Sabtu, 10 Desember 2011 | 11:25 WIB
TEMPO.CO, Karawang - Ketua Umum Komite Nasional Pembela
Martabat Bangsa Indonesia Batara Hutagalung menilai pemerintah Belanda sengaja
berlama-lama mengurus gugatan warga Rawagede.
"Ada kesan
mengulur-ulur sehingga sejumlah korban keburu meninggal," kata Batara saat
ditemui Tempo di Karawang, Jumat, 9 Desember 2011.

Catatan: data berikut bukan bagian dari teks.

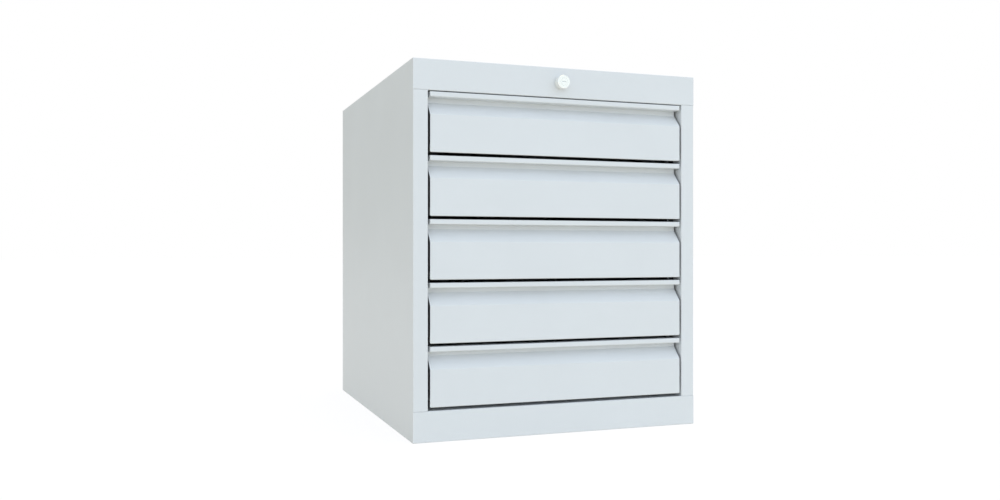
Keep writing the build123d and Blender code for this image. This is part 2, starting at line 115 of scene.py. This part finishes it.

Menurut Batara, pada 2008, mereka mengajukan sembilan nama
korban Rawagede. Tapi hingga akhirnya pengadilan sipil memutuskan kemenangan
korban pada 14 September 2011, korban yang bertahan tinggal enam orang. Satu
korban luka tembak, Saih bin Sakam, meninggal pada 5 Mei 2011.
Tapi Batara bersyukur
karena akhirnya kemenangan ada di tangan dan korban dapat kompensasi serta
permintaan maaf. "Kami hargai itu meski banyak tuntutan yang belum
dipenuhi," ujar dia.
Menurut Ketua Yayasan
Rawagede, Sukarman, awalnya ada 51 janda yang diajukan mendapatkan kompensasi
pada 1990. Sepuluh tahun kemudian, jumlahnya menyusut hingga 28 orang, lalu
menjadi sembilan orang pada 2008. Sembilan orang inilah yang maju ke Pengadilan
Sipil Den Haag.
Ketika diputuskan
pada tahun ini, jumlah orang yang menerima tinggal 6 orang. Meski hanya enam,
tiga orang ahli waris lainnya juga mendapat kompensasi yang sama senilai US$ 20
ribu tiap bulan.
Berikut adalah
sembilan nama penerima dana kompensasi:
1. Wisah binti Silain
(alm): ahli waris Tasma,
2. Layem binti Murkin
(alm): ahli waris Mustarwarjo,
3. Saih bin Sakam
(alm): ahli waris Tasmin,
4. Wanti binti Dodo,
5. Taswi,
6. Tijeng binti
Tasim,
7. Wanti binti
Sariman,
8. Cawi binti Basian,
dan
9. Lasmi Binti
Kasilan.
DIANING SARI
Koreksi: Kompensasi sebesar 20.000 Euro tidak diberikan untuk tiap bulan, melainkan hanya untuk satu kali.